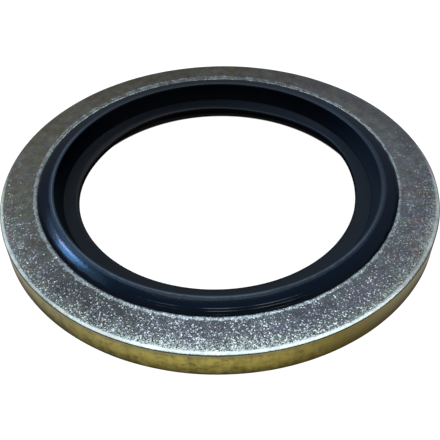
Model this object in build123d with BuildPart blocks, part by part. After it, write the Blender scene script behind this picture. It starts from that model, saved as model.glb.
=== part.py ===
from build123d import *
import math
import os

# Self-centring bonded sealing washer for a half-inch pipe thread, in millimetres.
# A flat metal ring carries a rubber seal moulded into its bore. The seal has one sealing lip
# standing out of each face of the ring, and a thin web at mid height that centres the washer
# on the thread. Both faces are alike. The origin is the centre of the bore, half way through
# the ring, and +Z is the washer's axis.

# Widths across the section, from the bore outward
web_bore_diameter = 18.3
web_width = 1.7  # from the bore out to the crest of the lips
flank_width = 1.0  # from the crest out to the hole of the metal ring
ring_width = 2.45  # from that hole out to the rim

# Metal ring
ring_thickness = 2.0
outer_edge_break = 0.25  # tumbled outer corners
inner_edge_break = 0.15  # corners of the hole, filled by the rubber

# Sealing lips
crest_stand = 0.4  # height of a crest above the ring's face
crest_nose_radius = 0.15
crest_shoulder_angle = 7.5  # slope in degrees where the nose runs into the outer flank
inner_flank_draft = 12.0  # lean of the inner flank from the axis, in degrees
flank_sink = 0.08  # how far under the ring's face the outer flank runs out

# Centring web
web_edge_thickness = 0.45
web_root_thickness = 0.67  # where the web grows out of the lips
web_edge_radius = 0.175  # rounding of the web's free edge

# Places that follow from those sizes. A section is drawn with the radius along X and the
# height along Y, and is turned about the washer's axis.
web_bore_radius = web_bore_diameter / 2
crest_radius = web_bore_radius + web_width
ring_bore_radius = crest_radius + flank_width
face_height = ring_thickness / 2
web_edge_height = web_edge_thickness / 2
web_root_height = web_root_thickness / 2
nose_height = face_height + crest_stand - crest_nose_radius
draft = math.radians(inner_flank_draft)
nose_start = (
    crest_radius - crest_nose_radius * math.cos(draft),
    nose_height + crest_nose_radius * math.sin(draft),
)
web_root = (
    nose_start[0] - (nose_start[1] - web_root_height) * math.tan(draft),
    web_root_height,
)
flank_end = (ring_bore_radius + inner_edge_break, face_height - flank_sink)

# The metal ring: a flat section with broken corners.
with BuildPart() as metal_ring:
    with BuildSketch(Plane.XZ) as ring_section:
        with Locations((ring_bore_radius + ring_width / 2, 0)):
            Rectangle(ring_width, ring_thickness)
        rim_corners = ring_section.vertices().group_by(Axis.X)[-1]
        hole_corners = ring_section.vertices().group_by(Axis.X)[0]
        chamfer(rim_corners, outer_edge_break)
        chamfer(hole_corners, inner_edge_break)
    revolve(axis=Axis.Z)

# The rubber seal: web, inner flank, blunt crest and bulging outer flank, drawn for the upper
# half and mirrored. The ring's own section is cut away, so the rubber fills the broken
# corners of the hole and meets the metal all the way round.
with BuildPart() as rubber_seal:
    with BuildSketch(Plane.XZ) as seal_section:
        with BuildLine():
            inner_run = FilletPolyline(
                (web_bore_radius, 0),
                (web_bore_radius, web_edge_height),
                web_root,
                nose_start,
                radius=[web_edge_radius, 0],
            )
            nose = JernArc(
                start=inner_run @ 1,
                tangent=inner_run % 1,
                radius=crest_nose_radius,
                arc_size=inner_flank_draft - 90 - crest_shoulder_angle,
            )
            outer_flank = TangentArc(nose @ 1, flank_end, tangent=nose % 1)
            Line(outer_flank @ 1, (flank_end[0], 0))
            mirror(about=Plane.XZ)
        make_face()
        add(ring_section.sketch_local, mode=Mode.SUBTRACT)
    revolve(axis=Axis.Z)

metal_ring.part.label = "metal_ring"
rubber_seal.part.label = "rubber_seal"

os.makedirs("parts", exist_ok=True)
export_step(metal_ring.part, "parts/metal_ring.step")
export_step(rubber_seal.part, "parts/rubber_seal.step")
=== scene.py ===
"""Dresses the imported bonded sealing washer: its plated ring, its moulded seal, a table and light.

Sizes in this file are millimetres and degrees. They become metres only where a mesh, a light
or the camera is made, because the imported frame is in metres.
"""

import logging
import math
from collections.abc import Callable
from dataclasses import dataclass, field
from enum import Enum

import bpy
import numpy as np
from mathutils import Matrix, Vector, noise


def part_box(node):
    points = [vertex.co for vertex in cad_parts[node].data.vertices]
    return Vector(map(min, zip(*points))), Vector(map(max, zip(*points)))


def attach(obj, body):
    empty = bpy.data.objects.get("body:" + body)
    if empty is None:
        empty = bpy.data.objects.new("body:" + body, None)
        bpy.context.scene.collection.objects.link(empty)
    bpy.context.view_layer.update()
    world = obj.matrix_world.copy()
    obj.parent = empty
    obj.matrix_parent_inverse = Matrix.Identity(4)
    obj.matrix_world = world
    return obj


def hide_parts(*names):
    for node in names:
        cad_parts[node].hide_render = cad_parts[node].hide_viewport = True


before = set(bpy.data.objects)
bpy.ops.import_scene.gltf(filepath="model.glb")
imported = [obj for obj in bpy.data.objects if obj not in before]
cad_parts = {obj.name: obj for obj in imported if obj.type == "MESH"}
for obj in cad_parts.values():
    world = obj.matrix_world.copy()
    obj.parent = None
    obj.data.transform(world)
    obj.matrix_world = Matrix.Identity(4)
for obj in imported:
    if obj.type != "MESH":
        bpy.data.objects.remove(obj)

LOG = logging.getLogger("washer")

MILLIMETRE = 0.001
BODY = "root"
SHADING_SCALE = 1 / MILLIMETRE  # turns object coordinates into millimetres for the patterns
HOLE_RADIUS = 11.85  # of the metal ring
SEAL_OFFSET = 0.10  # how far the seal lies behind the centre of the rim
HOLE_OFFSET = 0.177  # the same for the metal hole
HOLE_STRETCH = 0.047  # how much farther the hole reaches at its front and back than at its sides
HOLE_LOBES = 0.027  # how far it swells out three times a turn
INWARD, UPWARD = 180, 90  # directions in a section, in degrees from straight outward
SAME_POINT = 1e-6  # points that are nearer than this are one
SEED_SPREAD = (1.0, 0.37, 0.71)  # turns a seed into a place in the noise
MIDDLE_OF_RANGE = (0.5, 0.5, 0.5)

Colour = tuple[float, float, float]
Place = tuple[float, float, float]
Zone = tuple[float, float]  # where a step is 0 and where it is 1, or what a signal lies between
Setting = object
Relief = Callable[[float, float, float], float]


class Blend(Enum):
    """How two colours are laid over each other."""

    MIX = "MIX"
    MULTIPLY = "MULTIPLY"


class Piece(Enum):
    """The pieces of the scene, by their names."""

    RING = "plated_ring"
    SEAL = "moulded_seal"
    TABLE = "table_top"


class MixSocket(Enum):
    """Places of the colour sockets on a Mix node."""

    FACTOR = 0
    FIRST = 6
    SECOND = 7
    RESULT = 2


@dataclass(frozen=True)
class Pattern:
    """A soft random pattern, about 0.5 on average."""

    scale: float  # features to the millimetre
    detail: float = 2.0  # how many finer layers it has
    roughness: float = 0.5  # how strong the finer layers are
    threshold: Zone | None = None  # levels that it steps from 0 to 1 between, if it does
    offset: Place = (0.0, 0.0, 0.0)  # what is added to the place it is read at


# --------------------------------------------------------------------------------------
# Shader graphs
# --------------------------------------------------------------------------------------


class Signal:
    """A number on its way between shader nodes, which plain arithmetic can be done on."""

    def __init__(self, board: "NodeBoard", socket: bpy.types.NodeSocket) -> None:
        """Keeps the board that adds nodes and the socket that the number comes from."""
        self.board = board
        self.socket = socket

    def __add__(self, other: "Signal | float") -> "Signal":
        """Signal plus other."""
        return self.board.math("ADD", self, other)

    def __radd__(self, other: float) -> "Signal":
        """Other plus signal."""
        return self.board.math("ADD", other, self)

    def __sub__(self, other: "Signal | float") -> "Signal":
        """Signal minus other."""
        return self.board.math("SUBTRACT", self, other)

    def __rsub__(self, other: float) -> "Signal":
        """Other minus signal."""
        return self.board.math("SUBTRACT", other, self)

    def __mul__(self, other: "Signal | float") -> "Signal":
        """Signal times other."""
        return self.board.math("MULTIPLY", self, other)

    def __rmul__(self, other: float) -> "Signal":
        """Other times signal."""
        return self.board.math("MULTIPLY", other, self)

    def __truediv__(self, other: "Signal | float") -> "Signal":
        """Signal over other."""
        return self.board.math("DIVIDE", self, other)

    def __rtruediv__(self, other: float) -> "Signal":
        """Other over signal."""
        return self.board.math("DIVIDE", other, self)

    def __pow__(self, other: float) -> "Signal":
        """Signal raised to a power."""
        return self.board.math("POWER", self, other)

    def clamped(self) -> "Signal":
        """Signal held between 0 and 1."""
        return self.board.node("ShaderNodeClamp", {}, {"Value": self})

    def step(self, low: float, high: float) -> "Signal":
        """Smooth step of the signal.

        Args:
            low: value where the step is 0.
            high: value where the step is 1; under low, the step falls.

        Returns:
            The step as a new signal.
        """
        return self.board.node(
            "ShaderNodeMapRange",
            {"interpolation_type": "SMOOTHSTEP"},
            {"Value": self, "From Min": low, "From Max": high},
        )

    def between(self, start: float, end: float) -> "Signal":
        """Signal that runs from start, where this one is 0, to end, where it is 1."""
        return self * (end - start) + start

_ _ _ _

- _WRITTEN PROBLEM_: Everything from the line containing "# The rubber" down to the line containing "obj.parent = empty" should be retyped exactly, both lines included, and nothing more.

- _SOLUTION TO THIS EXERCISE_:
# The rubber seal: web, inner flank, blunt crest and bulging outer flank, drawn for the upper
# half and mirrored. The ring's own section is cut away, so the rubber fills the broken
# corners of the hole and meets the metal all the way round.
with BuildPart() as rubber_seal:
    with BuildSketch(Plane.XZ) as seal_section:
        with BuildLine():
            inner_run = FilletPolyline(
                (web_bore_radius, 0),
                (web_bore_radius, web_edge_height),
                web_root,
                nose_start,
                radius=[web_edge_radius, 0],
            )
            nose = JernArc(
                start=inner_run @ 1,
                tangent=inner_run % 1,
                radius=crest_nose_radius,
                arc_size=inner_flank_draft - 90 - crest_shoulder_angle,
            )
            outer_flank = TangentArc(nose @ 1, flank_end, tangent=nose % 1)
            Line(outer_flank @ 1, (flank_end[0], 0))
            mirror(about=Plane.XZ)
        make_face()
        add(ring_section.sketch_local, mode=Mode.SUBTRACT)
    revolve(axis=Axis.Z)

metal_ring.part.label = "metal_ring"
rubber_seal.part.label = "rubber_seal"

os.makedirs("parts", exist_ok=True)
export_step(metal_ring.part, "parts/metal_ring.step")
export_step(rubber_seal.part, "parts/rubber_seal.step")
=== scene.py ===
"""Dresses the imported bonded sealing washer: its plated ring, its moulded seal, a table and light.

Sizes in this file are millimetres and degrees. They become metres only where a mesh, a light
or the camera is made, because the imported frame is in metres.
"""

import logging
import math
from collections.abc import Callable
from dataclasses import dataclass, field
from enum import Enum

import bpy
import numpy as np
from mathutils import Matrix, Vector, noise


def part_box(node):
    points = [vertex.co for vertex in cad_parts[node].data.vertices]
    return Vector(map(min, zip(*points))), Vector(map(max, zip(*points)))


def attach(obj, body):
    empty = bpy.data.objects.get("body:" + body)
    if empty is None:
        empty = bpy.data.objects.new("body:" + body, None)
        bpy.context.scene.collection.objects.link(empty)
    bpy.context.view_layer.update()
    world = obj.matrix_world.copy()
    obj.parent = empty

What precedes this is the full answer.